By comparison, Nintendo's Wii has sold 15.4 million units over its lifetime, and the Microsoft Xbox 360 has seen sales of 12.5 million. The Xbox 360 launched in November 2005, and the Wii began selling about one week after the PS3's launch in November 2006.

In 2008, sales of the PS3 had begun catching up with the Xbox 360. Through November, 2.8 million PS3 consoles were sold in the U.S., slightly trailing the Xbox 360 with 3.3 million. Nintendo's Wii console outsold both combined with 8 million units in the U.S. In November, though, the PS3 sold only 378,000 units in the U.S., compared to 836,000 Xbox 360 consoles and 2.04 million Wiis.

Analysts had pointed to the PS3's large price tag as a key factor behind the weak sales data. The entry-level model is priced at $399 for an 80-gigabyte hard drive, and the deluxe version includes a 160-gigabyte hard drive for $499.

While the PS3 could boast it had a Blu-ray high-definition disc player bundled in the console, both the Wii and Xbox 360 carried significantly lower price tags. Nintendo's offering has remained at its launch price of $249, while Microsoft lowered its entry-level Xbox 360 Arcade bundle in September to $199.

Atul Goyal, analyst with CLSA Asia-Pacific Markets, argues that Sony's gaming business is among the top loss-making businesses for the company, along with LCD TVs and the mobile handset business, and it continues to worsen. What is more shocking, Goyal says, is an apparent lack of communication even within Sony's gaming business.

In October, Sony Computer Entertainment of America head Jack Tretton told

Thomson Reuters

that the PS3 was selling faster than expected and would reach full-year sales targets even if the global economic crisis hurts holiday sales. "We are tracking at 100% up over last year ... about 30% ahead of where we should be," Tretton said in the interview.

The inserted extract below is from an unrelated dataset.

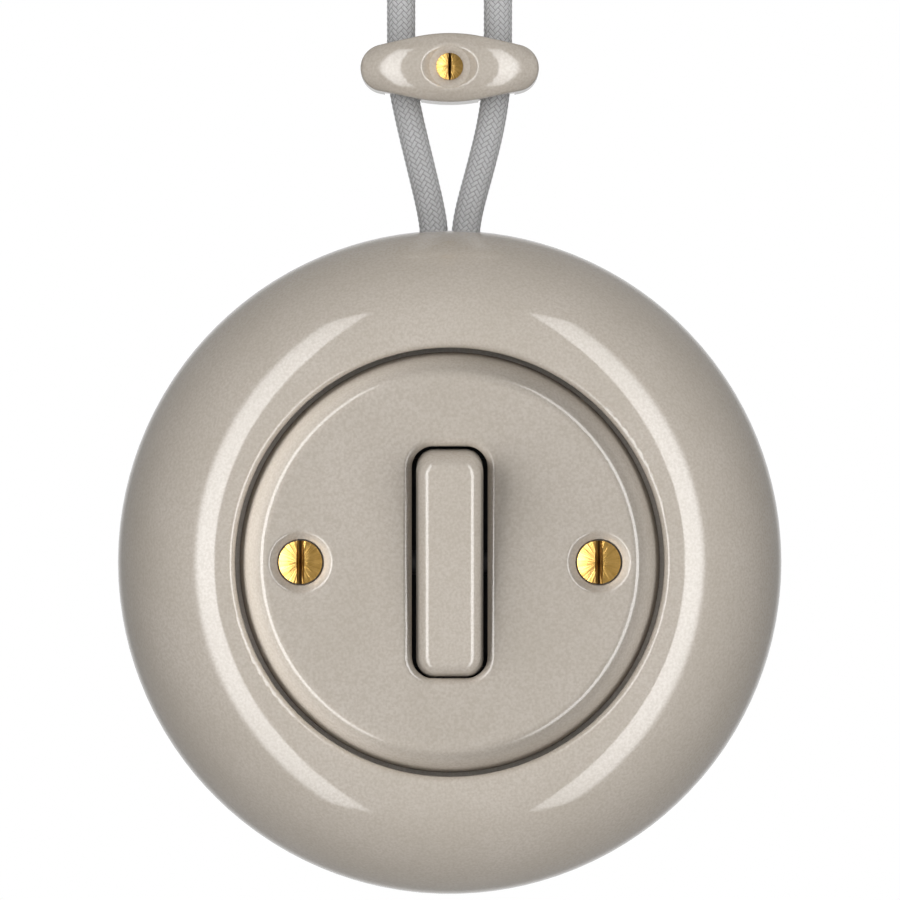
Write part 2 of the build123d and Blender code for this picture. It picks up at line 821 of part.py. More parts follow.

However, nearly two weeks later, Kazuo Hirai, president of Sony's game unit, told

Bloomberg TV

that "I don't think we can meet

our PS3 sales target easily, but I think we don't have to give it up at this point."

"Interestingly, this statement came out barely two weeks after Jack Tretton, SCE US head said that PS3 sales are 30% better than expected," Goyal wrote in a research note. "We are not sure what the executives intend with these confusing reports or whether there is just no communication between them!"

Sony and Sony Computer Entertainment were not immediately available for comment for this story.